Gaza, which is entering its seventh year under Israeli siege, continues to be the target of deliberate Israeli efforts at de-development of all aspects of life, including culture and education. Students in Gaza are constantly denied permits to study at West Bank universities even when they have been admitted to programs that are not taught at any of Gaza's colleges, such as public administration and political science. Professors are not allowed free movement to conduct research and exchange knowledge with fellow academics in the West Bank. All this, combined with Egypt's policy of restricting travel for men under 40, limits the ability of Palestinian academics, who are predominantly male, to attend conferences abroad or build alliances with other institutions. 

Israel, however, did not seem to be satisfied with limiting the prospects of Gaza's high school graduates and professors when it decided to bomb the newly built science building of the Islamic University of Gaza during Operation Cast Lead in December 2008. The bombardment destroyed the building and its facilities, leaving hundreds of books lying in ashes in the nearby university library.

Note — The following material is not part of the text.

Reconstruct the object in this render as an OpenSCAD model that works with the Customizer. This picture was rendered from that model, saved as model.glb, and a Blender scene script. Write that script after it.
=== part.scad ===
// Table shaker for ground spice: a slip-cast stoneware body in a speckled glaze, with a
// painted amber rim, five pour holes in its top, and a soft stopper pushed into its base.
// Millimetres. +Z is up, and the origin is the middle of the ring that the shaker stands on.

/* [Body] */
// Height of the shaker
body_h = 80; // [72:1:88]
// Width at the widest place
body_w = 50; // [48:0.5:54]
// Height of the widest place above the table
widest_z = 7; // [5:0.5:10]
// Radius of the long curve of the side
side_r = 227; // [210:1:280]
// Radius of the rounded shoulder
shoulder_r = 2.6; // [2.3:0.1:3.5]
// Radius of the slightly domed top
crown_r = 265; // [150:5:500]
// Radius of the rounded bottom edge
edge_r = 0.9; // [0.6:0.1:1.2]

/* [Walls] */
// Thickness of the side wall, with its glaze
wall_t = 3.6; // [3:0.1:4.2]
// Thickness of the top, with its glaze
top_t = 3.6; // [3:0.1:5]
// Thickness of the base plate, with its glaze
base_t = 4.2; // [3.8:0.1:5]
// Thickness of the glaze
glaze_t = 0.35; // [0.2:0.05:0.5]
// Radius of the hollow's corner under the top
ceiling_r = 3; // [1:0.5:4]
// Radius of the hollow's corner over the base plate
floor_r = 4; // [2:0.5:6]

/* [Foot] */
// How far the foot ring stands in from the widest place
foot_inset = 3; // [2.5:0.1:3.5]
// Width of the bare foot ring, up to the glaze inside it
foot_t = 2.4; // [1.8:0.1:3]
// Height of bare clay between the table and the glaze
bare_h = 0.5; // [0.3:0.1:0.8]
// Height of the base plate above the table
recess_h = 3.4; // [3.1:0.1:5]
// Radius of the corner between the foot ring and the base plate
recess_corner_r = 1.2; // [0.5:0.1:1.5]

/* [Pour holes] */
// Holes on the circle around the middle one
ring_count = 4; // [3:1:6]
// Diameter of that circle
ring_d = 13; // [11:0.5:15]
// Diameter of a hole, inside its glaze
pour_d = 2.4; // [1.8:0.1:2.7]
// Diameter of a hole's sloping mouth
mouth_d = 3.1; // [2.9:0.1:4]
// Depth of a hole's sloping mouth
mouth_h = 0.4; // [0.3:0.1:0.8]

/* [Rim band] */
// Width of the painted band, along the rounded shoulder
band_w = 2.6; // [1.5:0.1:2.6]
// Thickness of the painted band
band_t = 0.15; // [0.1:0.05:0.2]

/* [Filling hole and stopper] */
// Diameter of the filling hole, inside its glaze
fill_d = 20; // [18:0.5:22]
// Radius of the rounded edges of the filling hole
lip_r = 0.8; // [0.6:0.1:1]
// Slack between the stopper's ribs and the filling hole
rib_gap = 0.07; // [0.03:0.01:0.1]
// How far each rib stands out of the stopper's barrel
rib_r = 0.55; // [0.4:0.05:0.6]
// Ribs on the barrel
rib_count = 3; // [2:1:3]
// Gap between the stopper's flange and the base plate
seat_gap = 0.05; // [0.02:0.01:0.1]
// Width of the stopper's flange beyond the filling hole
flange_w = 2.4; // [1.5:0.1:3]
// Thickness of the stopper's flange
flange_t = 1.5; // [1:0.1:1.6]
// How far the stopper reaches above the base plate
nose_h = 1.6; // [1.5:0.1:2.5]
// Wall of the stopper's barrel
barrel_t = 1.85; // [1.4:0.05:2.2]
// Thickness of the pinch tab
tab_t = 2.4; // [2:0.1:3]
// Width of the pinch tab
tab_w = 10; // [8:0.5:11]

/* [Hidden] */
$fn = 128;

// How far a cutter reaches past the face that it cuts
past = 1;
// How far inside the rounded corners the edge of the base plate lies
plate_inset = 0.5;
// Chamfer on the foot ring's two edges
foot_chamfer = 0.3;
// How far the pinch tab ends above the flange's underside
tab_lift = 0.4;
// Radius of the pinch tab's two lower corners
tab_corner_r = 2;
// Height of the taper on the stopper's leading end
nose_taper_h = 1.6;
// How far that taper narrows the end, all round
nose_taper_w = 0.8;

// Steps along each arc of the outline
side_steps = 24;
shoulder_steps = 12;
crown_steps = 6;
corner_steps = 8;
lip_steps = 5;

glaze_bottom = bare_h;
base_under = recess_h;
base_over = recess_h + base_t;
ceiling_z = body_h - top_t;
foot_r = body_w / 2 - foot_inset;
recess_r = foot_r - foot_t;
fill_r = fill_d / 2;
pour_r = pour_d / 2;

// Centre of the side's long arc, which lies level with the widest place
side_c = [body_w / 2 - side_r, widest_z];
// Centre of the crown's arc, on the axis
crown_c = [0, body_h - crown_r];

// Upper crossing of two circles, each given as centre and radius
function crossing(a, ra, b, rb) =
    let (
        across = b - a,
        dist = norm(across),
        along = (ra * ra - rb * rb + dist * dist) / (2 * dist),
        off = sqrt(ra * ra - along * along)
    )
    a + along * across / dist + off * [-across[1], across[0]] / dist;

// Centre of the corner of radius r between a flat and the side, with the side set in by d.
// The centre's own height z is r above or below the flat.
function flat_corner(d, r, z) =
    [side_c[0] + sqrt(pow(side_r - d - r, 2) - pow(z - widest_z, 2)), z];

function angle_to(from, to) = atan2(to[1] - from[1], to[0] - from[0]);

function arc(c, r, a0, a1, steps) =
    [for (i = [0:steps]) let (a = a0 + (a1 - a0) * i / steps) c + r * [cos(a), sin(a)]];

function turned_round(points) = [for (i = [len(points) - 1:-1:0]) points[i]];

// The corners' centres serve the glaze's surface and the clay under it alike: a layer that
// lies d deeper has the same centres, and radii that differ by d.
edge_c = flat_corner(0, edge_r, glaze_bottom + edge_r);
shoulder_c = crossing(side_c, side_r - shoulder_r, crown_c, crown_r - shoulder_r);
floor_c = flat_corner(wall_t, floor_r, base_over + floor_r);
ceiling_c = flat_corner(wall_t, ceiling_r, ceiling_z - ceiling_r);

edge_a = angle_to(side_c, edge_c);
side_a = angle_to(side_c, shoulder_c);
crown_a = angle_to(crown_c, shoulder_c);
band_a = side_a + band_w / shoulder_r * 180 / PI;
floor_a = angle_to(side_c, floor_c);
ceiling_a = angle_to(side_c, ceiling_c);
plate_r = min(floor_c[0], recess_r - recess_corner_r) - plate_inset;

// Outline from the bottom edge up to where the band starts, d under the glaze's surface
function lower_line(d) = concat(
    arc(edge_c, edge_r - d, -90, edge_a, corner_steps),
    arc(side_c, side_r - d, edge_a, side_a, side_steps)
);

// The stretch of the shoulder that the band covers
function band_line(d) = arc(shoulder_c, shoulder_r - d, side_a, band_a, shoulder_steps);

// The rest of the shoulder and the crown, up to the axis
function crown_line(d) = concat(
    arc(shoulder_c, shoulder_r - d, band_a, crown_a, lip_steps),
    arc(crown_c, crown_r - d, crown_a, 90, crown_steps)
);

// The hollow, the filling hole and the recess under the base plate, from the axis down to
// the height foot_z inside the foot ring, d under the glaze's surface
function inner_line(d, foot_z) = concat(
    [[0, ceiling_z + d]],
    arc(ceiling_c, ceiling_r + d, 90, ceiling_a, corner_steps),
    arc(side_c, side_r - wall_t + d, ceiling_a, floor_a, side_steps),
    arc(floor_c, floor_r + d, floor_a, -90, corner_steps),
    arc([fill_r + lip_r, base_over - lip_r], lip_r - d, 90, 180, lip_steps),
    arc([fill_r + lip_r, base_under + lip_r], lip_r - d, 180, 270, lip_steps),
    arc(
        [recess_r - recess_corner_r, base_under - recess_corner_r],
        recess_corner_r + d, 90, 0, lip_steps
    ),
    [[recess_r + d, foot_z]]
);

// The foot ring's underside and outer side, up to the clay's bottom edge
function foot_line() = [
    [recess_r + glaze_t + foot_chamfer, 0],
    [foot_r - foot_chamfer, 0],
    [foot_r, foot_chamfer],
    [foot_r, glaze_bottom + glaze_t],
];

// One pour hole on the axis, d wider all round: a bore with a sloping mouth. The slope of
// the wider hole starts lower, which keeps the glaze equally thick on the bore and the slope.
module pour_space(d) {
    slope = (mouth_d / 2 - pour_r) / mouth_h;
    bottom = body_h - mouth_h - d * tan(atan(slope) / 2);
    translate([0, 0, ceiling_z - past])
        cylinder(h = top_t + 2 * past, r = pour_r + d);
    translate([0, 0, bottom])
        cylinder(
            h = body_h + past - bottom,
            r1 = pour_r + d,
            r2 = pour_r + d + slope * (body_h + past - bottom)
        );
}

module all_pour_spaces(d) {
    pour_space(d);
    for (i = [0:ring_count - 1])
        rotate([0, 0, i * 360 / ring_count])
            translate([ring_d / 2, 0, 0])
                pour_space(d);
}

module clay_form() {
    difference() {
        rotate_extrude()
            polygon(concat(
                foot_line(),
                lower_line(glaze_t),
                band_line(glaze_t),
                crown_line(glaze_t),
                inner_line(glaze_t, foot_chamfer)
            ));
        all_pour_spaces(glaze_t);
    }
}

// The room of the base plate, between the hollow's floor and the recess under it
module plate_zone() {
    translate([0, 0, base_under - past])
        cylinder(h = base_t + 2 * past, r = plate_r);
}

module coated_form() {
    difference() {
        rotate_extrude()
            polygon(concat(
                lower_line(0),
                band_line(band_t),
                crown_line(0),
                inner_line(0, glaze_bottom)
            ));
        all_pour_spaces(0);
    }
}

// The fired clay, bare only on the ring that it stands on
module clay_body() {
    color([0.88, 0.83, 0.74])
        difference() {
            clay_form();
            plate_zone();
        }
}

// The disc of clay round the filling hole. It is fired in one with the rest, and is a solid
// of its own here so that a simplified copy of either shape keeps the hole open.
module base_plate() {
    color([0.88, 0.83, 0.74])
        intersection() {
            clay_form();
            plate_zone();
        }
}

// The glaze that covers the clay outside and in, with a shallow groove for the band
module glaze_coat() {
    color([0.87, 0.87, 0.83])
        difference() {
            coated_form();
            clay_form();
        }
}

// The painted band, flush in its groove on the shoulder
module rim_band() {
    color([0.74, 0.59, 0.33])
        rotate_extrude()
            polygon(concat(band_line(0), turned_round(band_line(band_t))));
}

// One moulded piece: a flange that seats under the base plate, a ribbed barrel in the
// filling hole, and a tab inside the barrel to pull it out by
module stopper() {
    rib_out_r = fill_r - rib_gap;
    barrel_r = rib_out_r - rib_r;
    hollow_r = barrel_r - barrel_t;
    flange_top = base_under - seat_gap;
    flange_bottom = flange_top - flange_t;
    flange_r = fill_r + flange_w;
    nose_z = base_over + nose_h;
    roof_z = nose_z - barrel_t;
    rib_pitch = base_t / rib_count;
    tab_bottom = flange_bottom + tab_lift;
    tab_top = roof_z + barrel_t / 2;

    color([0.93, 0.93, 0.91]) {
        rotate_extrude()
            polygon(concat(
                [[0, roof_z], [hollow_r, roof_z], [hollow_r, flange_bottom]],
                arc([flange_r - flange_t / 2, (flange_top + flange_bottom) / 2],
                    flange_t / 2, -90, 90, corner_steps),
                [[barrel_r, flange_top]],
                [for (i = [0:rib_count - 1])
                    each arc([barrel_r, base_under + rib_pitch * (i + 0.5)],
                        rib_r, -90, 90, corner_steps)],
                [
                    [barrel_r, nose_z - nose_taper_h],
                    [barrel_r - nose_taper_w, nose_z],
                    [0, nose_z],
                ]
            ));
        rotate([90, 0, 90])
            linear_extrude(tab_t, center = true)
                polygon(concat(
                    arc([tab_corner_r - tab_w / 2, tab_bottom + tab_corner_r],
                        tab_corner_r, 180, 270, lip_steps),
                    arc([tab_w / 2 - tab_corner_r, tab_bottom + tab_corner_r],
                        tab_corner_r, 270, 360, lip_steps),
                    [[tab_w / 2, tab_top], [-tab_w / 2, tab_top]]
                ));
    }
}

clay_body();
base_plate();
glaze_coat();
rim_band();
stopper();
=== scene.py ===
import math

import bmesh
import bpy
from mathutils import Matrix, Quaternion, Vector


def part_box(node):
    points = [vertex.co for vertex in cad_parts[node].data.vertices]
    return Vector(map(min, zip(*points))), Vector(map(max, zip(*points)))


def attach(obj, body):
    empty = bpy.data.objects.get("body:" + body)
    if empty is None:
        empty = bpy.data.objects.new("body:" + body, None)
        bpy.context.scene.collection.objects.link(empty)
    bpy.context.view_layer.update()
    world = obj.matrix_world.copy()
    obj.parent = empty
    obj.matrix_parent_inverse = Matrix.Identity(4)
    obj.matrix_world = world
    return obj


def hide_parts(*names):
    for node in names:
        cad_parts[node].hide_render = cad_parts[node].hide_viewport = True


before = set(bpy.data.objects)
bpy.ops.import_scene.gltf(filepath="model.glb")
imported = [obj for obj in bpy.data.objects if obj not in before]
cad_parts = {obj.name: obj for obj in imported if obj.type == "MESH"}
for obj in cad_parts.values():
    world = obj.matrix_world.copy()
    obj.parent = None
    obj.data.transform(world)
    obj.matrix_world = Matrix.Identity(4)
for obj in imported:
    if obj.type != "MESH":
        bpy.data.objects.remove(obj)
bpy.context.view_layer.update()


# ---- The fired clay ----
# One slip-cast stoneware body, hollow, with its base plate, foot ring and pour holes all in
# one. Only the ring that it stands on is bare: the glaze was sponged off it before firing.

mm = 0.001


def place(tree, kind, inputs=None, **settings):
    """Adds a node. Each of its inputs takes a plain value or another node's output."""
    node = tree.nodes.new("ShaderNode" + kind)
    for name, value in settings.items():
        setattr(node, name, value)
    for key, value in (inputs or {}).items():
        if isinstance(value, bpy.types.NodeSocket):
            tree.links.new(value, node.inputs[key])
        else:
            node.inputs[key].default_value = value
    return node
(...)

Scientific innovation is obviously not something Israel would like to see flourishing in Gaza. 

Israel's infringements on freedom of movement do not affect education only. They also have a detrimental impact on culture, as Palestinians in Gaza continue to be denied entry to the West Bank and the 1948 territories to visit archeological sites and access the geography, history and culture of their homeland. Palestinians in the West Bank and the other territories are also not allowed to cross into Gaza. 

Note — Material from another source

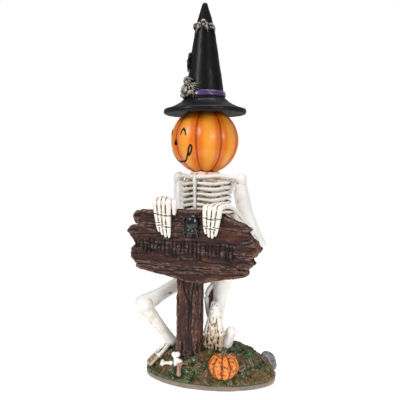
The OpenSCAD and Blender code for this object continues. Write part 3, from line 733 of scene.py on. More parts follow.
def build_small_pumpkin():
    low, high = box("small_pumpkin")
    x, y = (low + high)[:2] / 2
    radius, top = (high - low)[0] / 2, high[2]
    outline = [(0, 1.6), (0.22, 0.9), (0.45, 0), (0.75, 1.6), (0.95, 5), (1, 8.5), (0.93, 12), (0.7, 15.4),
               (0.4, 17), (0, 16.6)]
    profile = [(radius * out, top - down) for out, down in outline]
    skin = plain("small_pumpkin", turned(profile, (x, y), 200, 6))
    away = skin.points[:, :2] - (x, y)
    around = np.arctan2(away[:, 1], away[:, 0])
    rib = np.abs(np.sin(around * 5 + 0.4)) ** 0.6
    out = np.hypot(*away.T) / radius
    skin.points[:, :2] -= away * ((1 - rib) * 0.13)[:, None]
    skin.points[:, 2] -= (1 - rib) * 0.9 * out * (skin.points[:, 2] > top - 6)
    skin.push(0.4 * lumps(skin.points, 2.6, 51))
    skin.mark("rib", rib * 0.9)
    skin.mark("seam", (1 - rib) ** 2 * 1.6)
    skin.piece(small_orange, ["small_pumpkin"], "pumpkin_small", 0.5)
    low, high = box("small_pumpkin_stem")
    x, y = (low + high)[:2] / 2
    stem = fused("small_pumpkin_stem", [rod([(x, y, low[2] - 1.2, 2.3), (x, y, low[2] + 0.6, 1.7),
                                             (x - 0.3, y, high[2] - 1.4, 1.5)])], 0.25, 1)
    around = np.arctan2(stem.points[:, 1] - y, stem.points[:, 0] - x)
    stem.push(0.2 * np.cos(around * 6)).piece(stem_paint, ["small_pumpkin_stem"], "pumpkin_stem", 0.25)


# ---- sign ----


def build_sign():
    """Four weathered planks and their post, split and frayed at the ends."""
    for seed, name in enumerate(("top", "upper", "lower", "bottom")):
        node = "sign_plank_" + name
        skin = fused(node, [cad(node)], 0.55, 1)
        ends = np.clip((np.abs(skin.points[:, 0] + 2.6) - 36) / 14, 0, 1)
        skin.push(ends * 0.9 * lumps(skin.points * (0.5, 1, 1.4), 3.2, 60 + seed, 2))
        grain_push(skin, 0, 2.1, 0.42, 70 + seed * 3).relax(1)
        skin.piece(plank_paint, [node], "sign_brown", 0.55)
    skin = fused("sign_post", [cad("sign_post")], 0.55, 1)
    foot = np.clip((34 - skin.points[:, 2]) / 14, 0, 1)
    skin.push(foot * 1.1 * lumps(skin.points * (1, 1, 0.25), 3, 80, 2))
    grain_push(skin, 2, 2.6, 0.6, 82).relax(1).piece(post_paint, ["sign_post"], "sign_brown", 0.55)


def build_gouges():
    """Rows of plain claw-like scratches across the sign, painted black."""
    forms, rng = [], np.random.default_rng(11)
    for i in range(26):
        x = -47.2 + i * 3.14 + rng.uniform(-0.4, 0.4)
        tall, lean = rng.uniform(7.5, 12.5), rng.uniform(-0.08, 0.08)
        centre = 104.6 - i * 0.09 + rng.uniform(-1.4, 1.4)
        wide = rng.uniform(0.7, 1.0)
        bow = rng.uniform(-0.6, 0.6)
        stations = []
        for t in np.linspace(-1, 1, 7):
            thick = wide * (1 - 0.7 * max(0.0, t * t * t)) * (0.75 + 0.25 * math.sin(3 * t + i))
            stations.append((x + lean * tall / 2 * t + bow * (1 - t * t), SIGN_FRONT - 0.15,
                             centre + tall / 2 * t, max(thick, 0.16)))
        forms.append(rod(stations, 3, 10, 0.7, (0, 1, 0)))
    skin = plain("sign_gouges", join(forms))
    worn(skin, 1.2, 0.2, 91).piece(line_paint, [], "hat_black", 0.5)


def build_spider():
    """A round glossy body, a head with two eyes, and eight bent legs."""
    y = SIGN_FRONT
    body = [blob((0.3, y - 1.2, 123.2), (5.3, 4.6, 6.0)), blob((-1.4, y - 1.2, 116.2), (3.5, 3.2, 3.3)),
            blob((-2.6, y - 2.6, 113.9), (1.4, 1.4, 1.5)), blob((-0.5, y - 2.6, 113.7), (1.4, 1.4, 1.5))]
    for side in (-1, 1):
        for i, (reach, tip) in enumerate(((5.0, 7.4), (5.6, 3.2), (5.6, -1.6), (4.8, -4.6))):
            root = (-1.4 + side * 2.6, y - 1.4, 117.6 - i * 0.9)
            knee = (-1.2 + side * reach, y - 2.0, 118.4 + tip * 0.55)
            end = (-1.2 + side * (reach + 0.6), y + 0.2, 117 + tip * 1.15)
            body.append(rod([root + (0.75,), knee + (0.7,), end + (0.5,)], 5, 10))
    skin = fused("spider_body", body, 0.3, 2)
    skin.push(0.06 * lumps(skin.points, 2, 95)).piece(spider_paint, ["spider_body"], "spider_black", 0.3)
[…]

Just a few weeks ago in May, the sixth annual Palestine Festival of Literature took place, with events held in Gaza, Ramallah, Nablus, Hebron, Haifa and Jerusalem. The festival, according to its website, aims to bring acclaimed Arab and international authors and intellectuals to Palestine to break the cultural siege by the Israeli military occupation.

Due to Israel's ban on movement between Gaza and the West Bank, Jerusalem and the 1948 territories, the authors were forced to divide themselves into two groups, one of which went to Gaza and the other to the West Bank. Workshops and public performances were held in each place, but those who went to Gaza could not participate in the workshops in Nablus or Haifa, and those in Nablus and Haifa could not partake in events in Gaza.

Israel's conduct is in violation of the Egyptian-mediated cease-fire agreement signed in November 2012 between Hamas and the Israeli government, which stated that Israel would facilitate the crossing of people and goods through the Erez checkpoint. 

That Palestinians are banned from attending cultural events held in what is supposed to be the future "Palestinian state" contributes directly to the deteriorating cultural and social conditions not only in Gaza, but in the West Bank as well. Israel also has a policy of restricting access to books by Gaza's reading community. Many mail services in the United States are hesitant to ship books to Gaza. Nancy Kricorian, American author of Zabelle, recounted her experience with Aramex, a mail service in New York, when she tried to ship a number of her novels to Gaza.

"[She] made it sound complicated," Kricorian said in an e-mail to Al-Monitor, referring to the Aramex employee who answered her call. "She said that almost all the packages [they] send to Gaza/Palestine either have stuff confiscated from them or are heavily taxed," Kricorian explained.

Although there is no clear pattern to such incidents, the possible routes of a shipment to Gaza are of particular interest here. There are two main portals through which shipments are passed on to Gaza: through Jordan and through Israel. Shipment to Jordan and Israel occurs regularly without problems hindering arrival. "Confiscation" occurs before the shipment reaches Gaza, which means that this takes place in Israel. 

Although Hamas continues to try to impose its version of Islamic policies on Gaza, Israel remains the major party in the onslaught on cultural and intellectual life in Gaza and Palestine as a whole.